Overview: It’s not ET, but its pretty good.

Rating: 4/5

Before seeing this film I was told it was the new ET, a classic already, ‘so gooood’. Fans of ET and other Spielberg films will spot many, many similarities throughout the movie but unfortunately Super 8 is not the new ET. Don’t get me wrong, I liked it, but it just wasn’t up to a little alien guy sticking out his finger and asking to ‘phone home’.

Set in the late 1970s Super 8 is the story of a group of friends who inadvertently film a train crash and whose town is soon subjected to strange happenings. Ooooo! As I’ve said this film has been likened to ET, the trailer speaks of Area 51 and the tagline is ‘It Arrives’ so there will be no prizes for guessing what is responsible for the ‘strange happenings’, but I’m not going to say it, because there are no spoilers here!

This film has a set up that has everything going for it. It starts off with a group of kids at the beginning of summer, but not just any kids: funny kids, kids with a mission and a video camera, and it’s not just any summer, it’s a summer before the plethora of video games and Sky TV, when parental supervision was a minimal requirement.  (Oh and it’s also the summer a mysterious train crashes in mysterious circumstances just on the outskirts of the town) Yes! Get set for fun!

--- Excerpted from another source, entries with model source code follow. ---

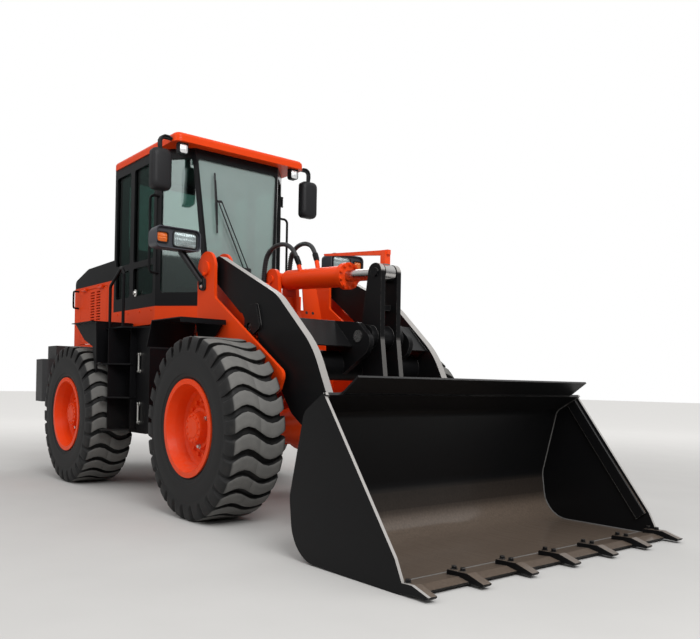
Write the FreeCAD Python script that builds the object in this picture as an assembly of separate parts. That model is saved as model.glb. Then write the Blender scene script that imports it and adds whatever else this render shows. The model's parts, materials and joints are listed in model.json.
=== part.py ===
import FreeCAD, Part
import math
import os

# Articulated wheel loader, millimetres.
# X points forward, Y to the machine's left, Z up. The origin is on the ground,
# under the middle of the machine's length, on its centre plane.

V = FreeCAD.Vector

# Driving dimensions of the machine
hinge_x = -450.0            # line of the articulation pins
wheelbase = 2550.0
track = 1860.0
front_x = hinge_x + wheelbase / 2
rear_x = hinge_x - wheelbase / 2
pin_gap = 0.3               # between a pin and its bore, and between curved seats
run_gap = 6.0               # between panels that move past each other

# Wheels
tyre_radius = 672.0
tyre_width = 445.0
rim_radius = 330.0          # bead seat of the tyre
flange_radius = 360.0
spindle_radius = 60.0
hub_inner = 60.0            # hub's inner face, inboard of the wheel's middle plane
axle_z = tyre_radius
lug_count = 28
groove_depth = 26.0
groove_share = 0.30            # of the pitch from one lug to the next
lug_wave = [                   # outboard distance, shift of the groove's middle round the tyre
    (-240.0, -8.0), (-95.0, -42.0), (95.0, 42.0), (240.0, 8.0)]

# Plates of the front frame and the arms, measured from the centre plane
ear_outer = (655.0, 680.0)
ear_inner = (500.0, 525.0)
arm_y = (560.0, 620.0)
boss_y = (535.0, 645.0)

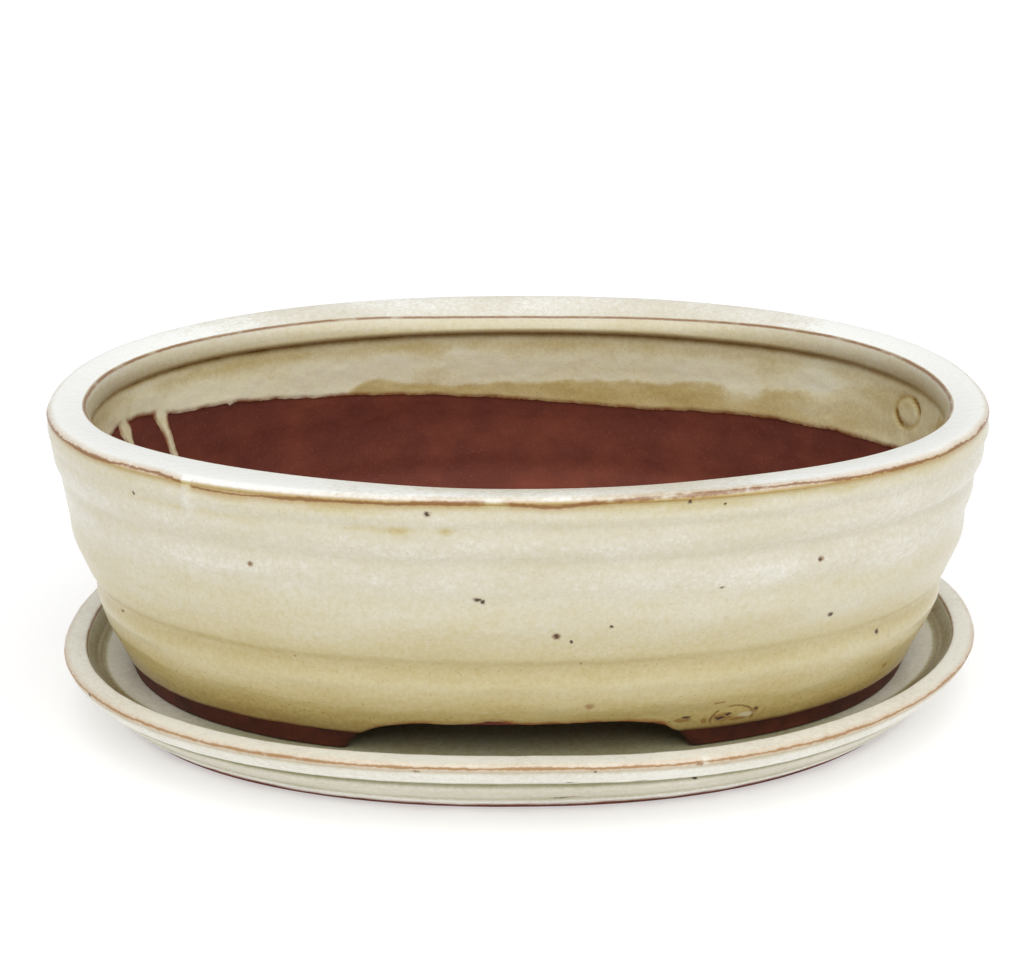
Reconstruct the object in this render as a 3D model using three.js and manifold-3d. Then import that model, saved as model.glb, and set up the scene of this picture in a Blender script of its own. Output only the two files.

The child actors in the film are all really good, as you would hope seeing as they are the ones carrying the movie. You’ve got the usual grouping of friends that you might expect; the bossy one, the stupid one, the wimpy one, the one who likes explosions and then the main one. Oh, and Dakota Fanning’s little sister, of course. But this stereotypical set up is not unpleasing and it’s nice to be able to separate them afterwards when you can’t remember their names,

‘What did that funny boy say?’

‘Which one?’

‘The short one.’

‘They were all short, they’re kids.’

‘The one with braces.’

‘A couple had braces.’

‘The blonde one.’

‘There were two blonde ones.’

‘The one with all the fireworks.’

‘Oh that one! Oh I don’t know what he said, I thought the other one was funnier.’

‘Oh, which one was that?’

Super 8 is written and directed by J. J. Abrams, who is the creator of Lost (I still haven’t watched the last episode, ahhh!), the director of the new Star Trek movie and Mission Impossible III, which I think we can all agree, makes for a pretty good film pedigree. On top of that… Steven Spielberg as executive producer! Now we’ve got ourselves a movie. And it is really good. It’s also a clever movie that makes use of the films it’s trying to emulate rather than try and make the audience forget about them. Abrams also cleverly withholds the shot of what is actually causing the ‘mysterious happenings’ until the end of the film; a smart move as often these ‘things’ can look corny rather than frightening. It did make me wonder, though, if when we saw the thing, it was going to have a cute round face, stubby little body and be asking for someone called ‘Elliot’.